Für mich persönlich sagen Regenbogenfarben auf Social Media wenig über die tatsächliche Einstellung eines Unternehmens oder einer Organisation aus. Mir ist eher wichtig, was darüber hinaus getan wird. Unterstützt die Organisation queere Projekte zum Beispiel finanziell? Nutzt sie die eigene Reichweite, um queeren Menschen und ihren Anliegen eine Plattform zu geben? Wie reagiert sie auf Kritik aus queeren Communities?

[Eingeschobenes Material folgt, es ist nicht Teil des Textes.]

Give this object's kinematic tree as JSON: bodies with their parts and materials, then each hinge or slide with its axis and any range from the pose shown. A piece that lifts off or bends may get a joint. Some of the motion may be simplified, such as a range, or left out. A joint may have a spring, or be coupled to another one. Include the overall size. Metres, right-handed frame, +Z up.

Ich finde es auch aussagekräftiger, wenn Unternehmen und Organisationen aktiv werden, ohne dass sie selbst davon direkt profitieren (etwa durch den Verkauf einer Regenbogenkollektion oder ein gutes öffentliches Image). Zum Beispiel geht es auch darum, einen guten Arbeitsort für queere Menschen zu schaffen und queere Menschen, mit denen man zusammenarbeitet, fair zu bezahlen.

Leider kommt es noch zu oft zu Rainbow Washing, das heißt, dass mit queeren Symbolen Profit gemacht oder das Image gebessert wird, aber queeren Menschen hilft das langfristig eigentlich überhaupt nicht.

Liebe Lisa, wir danken dir für das Interview!